┏━━
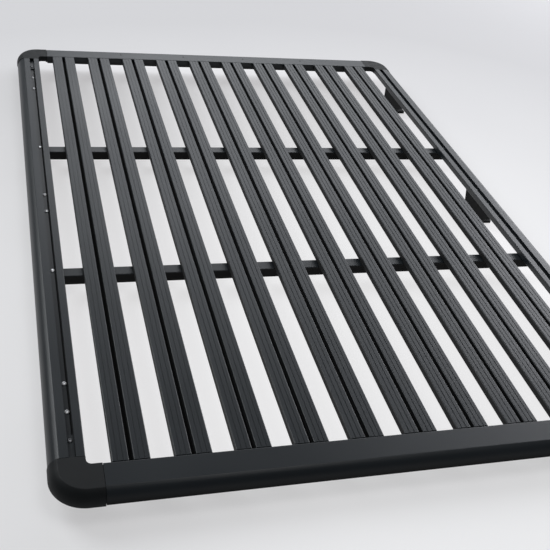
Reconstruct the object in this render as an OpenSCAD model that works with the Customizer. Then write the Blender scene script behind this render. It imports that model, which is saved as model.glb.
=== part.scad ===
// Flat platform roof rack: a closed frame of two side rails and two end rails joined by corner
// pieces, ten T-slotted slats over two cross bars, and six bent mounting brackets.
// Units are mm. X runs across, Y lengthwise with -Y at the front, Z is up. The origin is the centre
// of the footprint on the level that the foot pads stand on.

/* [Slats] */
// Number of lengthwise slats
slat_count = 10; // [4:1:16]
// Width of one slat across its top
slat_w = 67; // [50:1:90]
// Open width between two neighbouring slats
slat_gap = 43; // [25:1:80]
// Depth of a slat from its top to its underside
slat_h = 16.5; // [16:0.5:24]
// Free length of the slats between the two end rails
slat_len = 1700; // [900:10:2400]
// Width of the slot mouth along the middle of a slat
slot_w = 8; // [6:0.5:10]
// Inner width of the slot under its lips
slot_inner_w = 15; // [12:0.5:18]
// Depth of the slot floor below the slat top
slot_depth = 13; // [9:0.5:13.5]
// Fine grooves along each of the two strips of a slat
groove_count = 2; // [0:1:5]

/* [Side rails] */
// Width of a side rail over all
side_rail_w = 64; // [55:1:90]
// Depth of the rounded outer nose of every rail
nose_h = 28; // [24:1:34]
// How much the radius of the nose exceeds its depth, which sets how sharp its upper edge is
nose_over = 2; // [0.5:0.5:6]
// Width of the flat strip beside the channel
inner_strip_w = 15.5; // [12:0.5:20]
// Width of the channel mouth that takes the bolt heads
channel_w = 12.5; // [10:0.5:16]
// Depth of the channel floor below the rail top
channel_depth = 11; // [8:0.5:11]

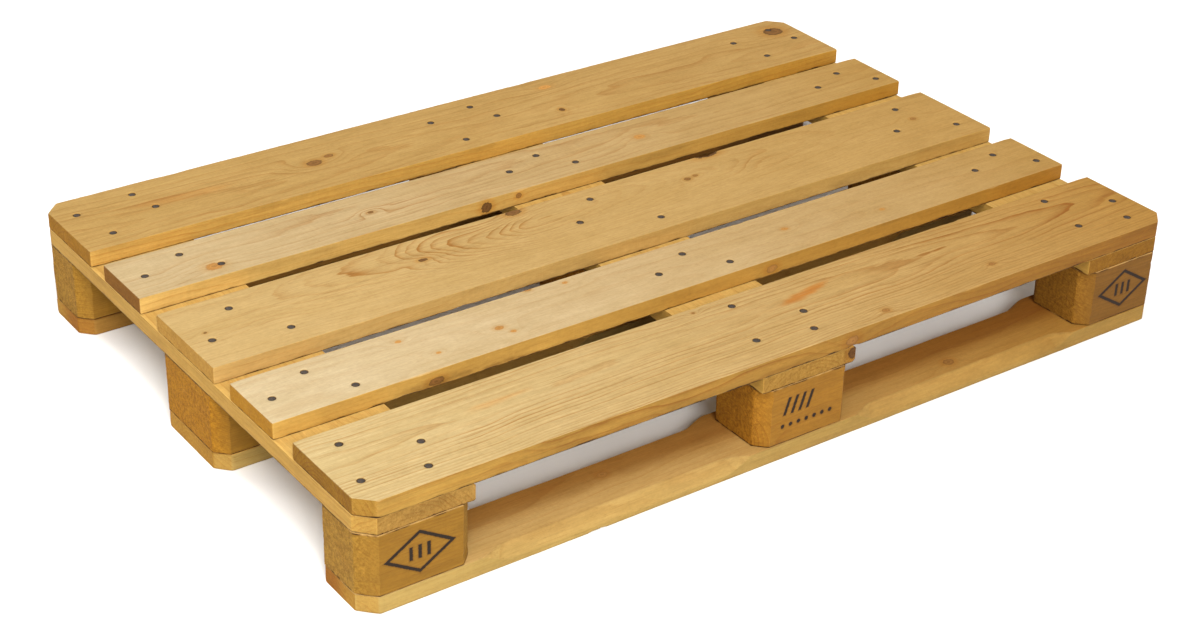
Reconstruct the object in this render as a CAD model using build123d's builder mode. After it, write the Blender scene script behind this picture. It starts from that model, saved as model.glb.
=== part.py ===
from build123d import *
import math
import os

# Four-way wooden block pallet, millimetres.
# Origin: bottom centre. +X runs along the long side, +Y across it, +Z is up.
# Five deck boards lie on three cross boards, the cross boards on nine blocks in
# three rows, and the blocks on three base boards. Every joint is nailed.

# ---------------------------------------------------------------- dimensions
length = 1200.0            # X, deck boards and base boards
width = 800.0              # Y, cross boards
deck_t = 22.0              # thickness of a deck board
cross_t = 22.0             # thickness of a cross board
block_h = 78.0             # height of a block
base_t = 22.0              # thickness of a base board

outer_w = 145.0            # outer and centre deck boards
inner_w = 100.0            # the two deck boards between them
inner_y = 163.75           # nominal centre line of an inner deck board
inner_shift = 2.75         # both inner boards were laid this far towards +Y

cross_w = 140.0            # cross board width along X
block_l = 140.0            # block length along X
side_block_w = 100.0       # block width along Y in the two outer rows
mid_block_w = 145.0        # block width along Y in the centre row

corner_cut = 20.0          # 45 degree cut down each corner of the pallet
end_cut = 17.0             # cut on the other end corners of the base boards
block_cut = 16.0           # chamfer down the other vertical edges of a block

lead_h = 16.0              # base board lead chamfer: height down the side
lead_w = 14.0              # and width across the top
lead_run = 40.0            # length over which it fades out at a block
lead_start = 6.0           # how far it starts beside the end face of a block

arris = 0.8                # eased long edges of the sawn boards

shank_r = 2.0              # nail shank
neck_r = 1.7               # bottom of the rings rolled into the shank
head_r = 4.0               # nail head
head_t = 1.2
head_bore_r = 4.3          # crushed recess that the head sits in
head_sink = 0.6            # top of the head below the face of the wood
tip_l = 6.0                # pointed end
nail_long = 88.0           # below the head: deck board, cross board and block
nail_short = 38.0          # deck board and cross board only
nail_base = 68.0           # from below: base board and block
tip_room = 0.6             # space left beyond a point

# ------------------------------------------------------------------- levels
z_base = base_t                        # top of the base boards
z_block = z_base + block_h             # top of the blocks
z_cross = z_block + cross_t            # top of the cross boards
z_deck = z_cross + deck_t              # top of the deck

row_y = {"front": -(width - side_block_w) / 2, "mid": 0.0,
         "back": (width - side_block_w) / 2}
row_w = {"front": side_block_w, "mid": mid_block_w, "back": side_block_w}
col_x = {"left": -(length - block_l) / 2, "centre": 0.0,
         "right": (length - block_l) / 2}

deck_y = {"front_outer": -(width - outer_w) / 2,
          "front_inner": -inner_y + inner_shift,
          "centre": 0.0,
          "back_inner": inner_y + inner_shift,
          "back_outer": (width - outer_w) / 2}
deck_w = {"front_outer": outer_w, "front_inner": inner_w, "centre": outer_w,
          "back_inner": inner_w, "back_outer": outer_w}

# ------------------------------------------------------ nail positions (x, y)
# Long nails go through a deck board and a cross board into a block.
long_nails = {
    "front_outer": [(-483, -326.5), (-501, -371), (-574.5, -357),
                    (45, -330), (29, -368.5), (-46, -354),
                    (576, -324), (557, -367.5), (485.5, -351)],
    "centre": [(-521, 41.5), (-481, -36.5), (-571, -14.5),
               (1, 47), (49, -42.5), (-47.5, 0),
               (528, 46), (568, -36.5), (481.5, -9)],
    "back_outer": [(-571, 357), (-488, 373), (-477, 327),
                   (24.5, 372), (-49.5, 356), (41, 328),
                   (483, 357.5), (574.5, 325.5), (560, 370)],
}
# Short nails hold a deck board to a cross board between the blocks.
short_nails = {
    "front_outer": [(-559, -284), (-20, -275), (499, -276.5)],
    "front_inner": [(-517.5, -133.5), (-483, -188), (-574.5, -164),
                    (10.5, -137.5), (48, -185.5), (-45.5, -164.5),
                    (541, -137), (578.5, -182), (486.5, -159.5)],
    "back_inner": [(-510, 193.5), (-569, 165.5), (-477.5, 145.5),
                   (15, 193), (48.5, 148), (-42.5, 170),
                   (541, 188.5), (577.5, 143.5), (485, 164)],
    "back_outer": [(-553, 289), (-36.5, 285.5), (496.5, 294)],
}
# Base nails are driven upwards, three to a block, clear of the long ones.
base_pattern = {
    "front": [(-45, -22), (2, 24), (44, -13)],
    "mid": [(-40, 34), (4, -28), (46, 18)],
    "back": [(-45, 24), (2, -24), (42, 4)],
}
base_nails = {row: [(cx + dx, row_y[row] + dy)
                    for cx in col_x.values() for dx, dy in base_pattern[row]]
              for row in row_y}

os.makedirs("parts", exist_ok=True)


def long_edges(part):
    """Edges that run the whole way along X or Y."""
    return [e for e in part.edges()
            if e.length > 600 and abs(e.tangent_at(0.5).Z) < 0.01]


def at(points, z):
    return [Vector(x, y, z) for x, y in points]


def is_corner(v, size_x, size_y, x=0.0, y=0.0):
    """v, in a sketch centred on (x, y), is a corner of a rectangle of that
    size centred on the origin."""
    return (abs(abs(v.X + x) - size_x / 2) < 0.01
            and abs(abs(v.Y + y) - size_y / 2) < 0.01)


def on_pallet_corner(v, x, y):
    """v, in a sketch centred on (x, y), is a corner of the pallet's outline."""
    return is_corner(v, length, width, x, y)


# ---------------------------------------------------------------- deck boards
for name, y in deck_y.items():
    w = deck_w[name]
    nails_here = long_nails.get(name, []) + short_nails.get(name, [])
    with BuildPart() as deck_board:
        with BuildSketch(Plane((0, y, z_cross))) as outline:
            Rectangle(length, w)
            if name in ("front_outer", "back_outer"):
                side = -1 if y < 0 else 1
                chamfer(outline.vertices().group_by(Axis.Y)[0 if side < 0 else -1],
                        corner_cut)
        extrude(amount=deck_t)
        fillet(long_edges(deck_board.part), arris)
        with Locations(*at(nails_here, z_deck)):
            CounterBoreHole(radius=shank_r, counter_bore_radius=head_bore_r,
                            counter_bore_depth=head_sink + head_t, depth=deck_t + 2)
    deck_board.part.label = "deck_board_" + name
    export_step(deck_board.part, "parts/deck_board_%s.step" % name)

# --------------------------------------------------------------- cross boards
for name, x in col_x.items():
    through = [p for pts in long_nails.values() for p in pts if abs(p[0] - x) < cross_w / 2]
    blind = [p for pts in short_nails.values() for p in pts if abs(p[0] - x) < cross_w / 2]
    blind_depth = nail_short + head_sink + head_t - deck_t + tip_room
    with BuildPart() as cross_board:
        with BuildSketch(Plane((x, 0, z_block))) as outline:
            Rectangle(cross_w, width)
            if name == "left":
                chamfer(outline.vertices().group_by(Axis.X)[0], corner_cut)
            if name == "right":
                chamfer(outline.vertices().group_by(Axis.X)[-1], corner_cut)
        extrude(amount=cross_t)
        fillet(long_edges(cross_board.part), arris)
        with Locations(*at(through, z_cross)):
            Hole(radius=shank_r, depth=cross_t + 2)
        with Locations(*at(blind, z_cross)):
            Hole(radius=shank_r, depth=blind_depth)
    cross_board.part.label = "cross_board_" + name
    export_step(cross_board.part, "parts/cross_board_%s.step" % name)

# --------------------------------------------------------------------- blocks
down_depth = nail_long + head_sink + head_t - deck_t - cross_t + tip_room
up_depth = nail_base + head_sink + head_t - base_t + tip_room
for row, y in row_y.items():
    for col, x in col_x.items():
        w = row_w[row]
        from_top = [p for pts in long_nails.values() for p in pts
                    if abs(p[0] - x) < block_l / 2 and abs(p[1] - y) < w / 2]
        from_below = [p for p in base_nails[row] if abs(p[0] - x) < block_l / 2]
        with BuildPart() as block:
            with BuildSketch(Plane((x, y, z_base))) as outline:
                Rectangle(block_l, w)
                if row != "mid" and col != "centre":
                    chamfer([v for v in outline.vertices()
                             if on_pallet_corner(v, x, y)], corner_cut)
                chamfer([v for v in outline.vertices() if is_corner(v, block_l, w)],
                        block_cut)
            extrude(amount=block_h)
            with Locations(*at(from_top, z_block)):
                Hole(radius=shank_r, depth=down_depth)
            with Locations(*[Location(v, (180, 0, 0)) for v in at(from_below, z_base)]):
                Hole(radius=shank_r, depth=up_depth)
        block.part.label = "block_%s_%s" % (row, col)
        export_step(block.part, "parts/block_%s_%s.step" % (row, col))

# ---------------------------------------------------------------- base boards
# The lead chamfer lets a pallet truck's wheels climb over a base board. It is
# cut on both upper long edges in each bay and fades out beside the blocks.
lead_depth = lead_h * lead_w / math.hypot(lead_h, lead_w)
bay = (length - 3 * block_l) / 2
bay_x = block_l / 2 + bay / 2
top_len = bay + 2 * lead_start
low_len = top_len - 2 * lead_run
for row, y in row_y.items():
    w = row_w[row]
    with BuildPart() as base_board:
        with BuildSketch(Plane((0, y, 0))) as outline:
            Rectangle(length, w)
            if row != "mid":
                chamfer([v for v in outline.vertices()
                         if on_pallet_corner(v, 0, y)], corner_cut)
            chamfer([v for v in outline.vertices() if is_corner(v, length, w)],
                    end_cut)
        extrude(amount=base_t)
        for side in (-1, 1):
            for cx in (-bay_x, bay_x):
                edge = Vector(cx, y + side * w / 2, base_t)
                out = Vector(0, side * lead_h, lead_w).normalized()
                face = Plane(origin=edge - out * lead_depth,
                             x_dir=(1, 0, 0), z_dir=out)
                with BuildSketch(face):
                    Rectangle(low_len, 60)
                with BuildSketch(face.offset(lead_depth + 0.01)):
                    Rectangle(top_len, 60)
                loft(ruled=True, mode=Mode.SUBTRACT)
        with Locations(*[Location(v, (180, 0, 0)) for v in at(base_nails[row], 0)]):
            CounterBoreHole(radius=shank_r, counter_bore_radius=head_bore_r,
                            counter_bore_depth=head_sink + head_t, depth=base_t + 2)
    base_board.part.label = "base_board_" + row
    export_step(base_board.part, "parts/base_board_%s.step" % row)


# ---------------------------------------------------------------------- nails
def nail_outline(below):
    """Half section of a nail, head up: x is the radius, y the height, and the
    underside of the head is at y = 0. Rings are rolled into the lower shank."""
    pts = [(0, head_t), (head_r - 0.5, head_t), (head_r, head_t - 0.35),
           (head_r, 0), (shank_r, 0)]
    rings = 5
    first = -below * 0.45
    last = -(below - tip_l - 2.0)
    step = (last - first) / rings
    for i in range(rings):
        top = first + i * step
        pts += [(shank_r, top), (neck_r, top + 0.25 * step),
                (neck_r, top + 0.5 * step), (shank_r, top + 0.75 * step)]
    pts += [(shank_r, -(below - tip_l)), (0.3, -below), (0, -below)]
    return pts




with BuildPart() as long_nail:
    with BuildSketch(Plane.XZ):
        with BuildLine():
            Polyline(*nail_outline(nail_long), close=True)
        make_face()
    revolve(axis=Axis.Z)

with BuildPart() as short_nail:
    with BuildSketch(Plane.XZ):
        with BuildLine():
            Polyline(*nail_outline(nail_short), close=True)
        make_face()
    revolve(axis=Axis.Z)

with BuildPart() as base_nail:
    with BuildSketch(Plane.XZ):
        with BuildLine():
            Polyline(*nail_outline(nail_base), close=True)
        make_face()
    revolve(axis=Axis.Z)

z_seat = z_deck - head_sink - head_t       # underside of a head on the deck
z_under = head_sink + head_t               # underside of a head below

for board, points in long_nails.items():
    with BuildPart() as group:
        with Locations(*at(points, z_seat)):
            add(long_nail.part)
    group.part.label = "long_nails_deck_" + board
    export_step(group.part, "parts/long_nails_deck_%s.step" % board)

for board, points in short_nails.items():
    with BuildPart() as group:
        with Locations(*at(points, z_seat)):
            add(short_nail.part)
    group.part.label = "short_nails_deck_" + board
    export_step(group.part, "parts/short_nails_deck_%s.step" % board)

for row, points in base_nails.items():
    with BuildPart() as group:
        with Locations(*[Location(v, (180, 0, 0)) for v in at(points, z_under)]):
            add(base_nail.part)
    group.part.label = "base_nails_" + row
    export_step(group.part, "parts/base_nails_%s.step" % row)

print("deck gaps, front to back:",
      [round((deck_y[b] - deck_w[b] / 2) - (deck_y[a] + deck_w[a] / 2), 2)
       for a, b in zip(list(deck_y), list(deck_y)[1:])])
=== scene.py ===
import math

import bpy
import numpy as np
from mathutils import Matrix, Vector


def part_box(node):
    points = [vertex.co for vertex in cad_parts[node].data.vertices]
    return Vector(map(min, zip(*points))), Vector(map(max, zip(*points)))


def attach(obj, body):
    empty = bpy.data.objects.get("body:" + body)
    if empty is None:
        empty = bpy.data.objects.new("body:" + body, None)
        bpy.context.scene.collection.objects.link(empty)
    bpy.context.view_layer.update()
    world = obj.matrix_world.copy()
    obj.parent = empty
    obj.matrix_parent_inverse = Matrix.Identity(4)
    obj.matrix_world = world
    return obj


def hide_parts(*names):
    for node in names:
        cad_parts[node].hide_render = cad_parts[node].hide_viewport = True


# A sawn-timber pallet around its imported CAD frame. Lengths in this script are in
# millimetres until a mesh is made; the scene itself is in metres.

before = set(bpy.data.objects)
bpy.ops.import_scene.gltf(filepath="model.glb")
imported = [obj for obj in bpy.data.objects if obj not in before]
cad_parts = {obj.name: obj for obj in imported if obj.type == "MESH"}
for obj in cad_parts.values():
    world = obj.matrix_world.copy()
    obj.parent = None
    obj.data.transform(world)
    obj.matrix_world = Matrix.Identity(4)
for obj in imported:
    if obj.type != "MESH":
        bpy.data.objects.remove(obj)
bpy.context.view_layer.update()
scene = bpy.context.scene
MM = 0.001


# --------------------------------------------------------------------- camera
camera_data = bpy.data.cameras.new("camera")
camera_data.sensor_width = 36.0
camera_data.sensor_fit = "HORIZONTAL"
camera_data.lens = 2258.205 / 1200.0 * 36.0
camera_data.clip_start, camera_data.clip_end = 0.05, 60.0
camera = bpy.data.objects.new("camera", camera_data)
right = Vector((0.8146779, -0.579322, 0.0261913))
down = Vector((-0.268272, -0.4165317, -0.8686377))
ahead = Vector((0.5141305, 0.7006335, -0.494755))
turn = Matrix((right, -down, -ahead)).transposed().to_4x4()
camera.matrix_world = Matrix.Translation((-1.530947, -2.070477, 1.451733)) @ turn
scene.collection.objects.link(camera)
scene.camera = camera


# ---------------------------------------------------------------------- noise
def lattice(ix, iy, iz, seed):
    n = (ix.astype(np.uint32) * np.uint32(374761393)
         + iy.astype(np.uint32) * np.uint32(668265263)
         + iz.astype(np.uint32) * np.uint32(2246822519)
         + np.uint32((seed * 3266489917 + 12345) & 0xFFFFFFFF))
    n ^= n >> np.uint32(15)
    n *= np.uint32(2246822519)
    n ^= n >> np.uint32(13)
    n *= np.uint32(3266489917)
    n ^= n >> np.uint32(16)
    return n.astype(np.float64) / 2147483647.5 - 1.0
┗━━
Quote the lines that begin at the line containing "Reconstruct the object in this render as a CAD" and end at the line containing "# three rows, and", keeping both of those lines.

SOLUTION TO THIS EXERCISE:
Reconstruct the object in this render as a CAD model using build123d's builder mode. After it, write the Blender scene script behind this picture. It starts from that model, saved as model.glb.
=== part.py ===
from build123d import *
import math
import os

# Four-way wooden block pallet, millimetres.
# Origin: bottom centre. +X runs along the long side, +Y across it, +Z is up.
# Five deck boards lie on three cross boards, the cross boards on nine blocks in
# three rows, and the blocks on three base boards. Every joint is nailed.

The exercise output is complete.